The following geometrical study is mostly concerned with the exact shape of ideal gears.  In this context, we may use the word  pinion  to denote a  single-tooth  gear which may lack the axial symmetry of gears with several teeth.  This usage is more restrictive than the ordinary meaning of the word, which is part of the following mechanical jargon:

  • Addendum  For a straight spur gear, this is the maximum height of a tooth above the pitch circle.
  • Addendum Curve  The part of the profile that's above the pitch circle.
  • Annular Gear  A gear whose teeth are cut on the  inside  of a ring.
  • Axle  The axis around which a gear revolves.  Also called  shaft.
  • Backlash  The amplitude of the back-and-forth motion allowed in one gear when a meshing gear is held in place.  (This is normally measured in module units, along the pitch circle).
  • Base Circle  The circle of which an involute tooth profile is an  involute.

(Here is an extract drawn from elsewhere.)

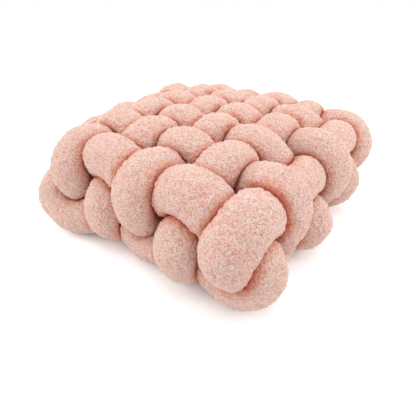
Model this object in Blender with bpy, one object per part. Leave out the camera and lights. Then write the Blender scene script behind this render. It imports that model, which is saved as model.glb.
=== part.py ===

  • Bevel Gear  A conical gear, used to connect intersecting shafts.
  • Cage Gear  Another name for a  lantern gear  (which see).
  • Cam  A smooth solid imparting a specific motion to a so-called follower in contact with it (often spring-loaded).  A disk cam, is a rotating cylinder whose lateral surface drives a flat follower, whereas the active surface of a cylinder cam is actually helical...  A cam in straight motion is called a translation cam.
  • Center Distance  The distance between the two axles  (parallel or not).
  • Centrode  The motion of a rigid plane in a fixed plane, is either a pure translation or a rotation about a so-called  instantaneous center of rotation  (which has zero speed in either plane)  whose path is dubbed  centrode.  The centrode in one plane rolls without slipping on the centrode in the other.
  • Circular Pitch  (Also called tooth space.)  The curvilinear distance between the centers of two adjacent teeth, as measured along the pitch circle.  In module units, the cicular pitch is always equal to  p.
  • Clearance  The amount by which the dedendum of a gear exceeds the addendum of another gear when both mesh.
  • Cog  Another name for the tooth of a gear  (especially for wooden gears).
  • Crown Gear  A wheel with [straight or helical] teeth on its flat side.
  • Dedendum  For a straight spur gear, this is the maximum depth of [the fillet of] a tooth, below the pitch circle.
  • Dedendum Curve  The part of the profile that's below the pitch circle.
  • Elliptic gears  The family of compatible gears described below which are syntrepent to an ellipse rotating about one of its foci  (which can be viewed as the basic single-tooth pinion belonging that family).
  • Elliptical gears  Meshing gears in the general shape of  syntrepent ellipses  possibly endowed with small matching teeth on their respective circumferences to prevent slipping.  Opposed to  circular gears.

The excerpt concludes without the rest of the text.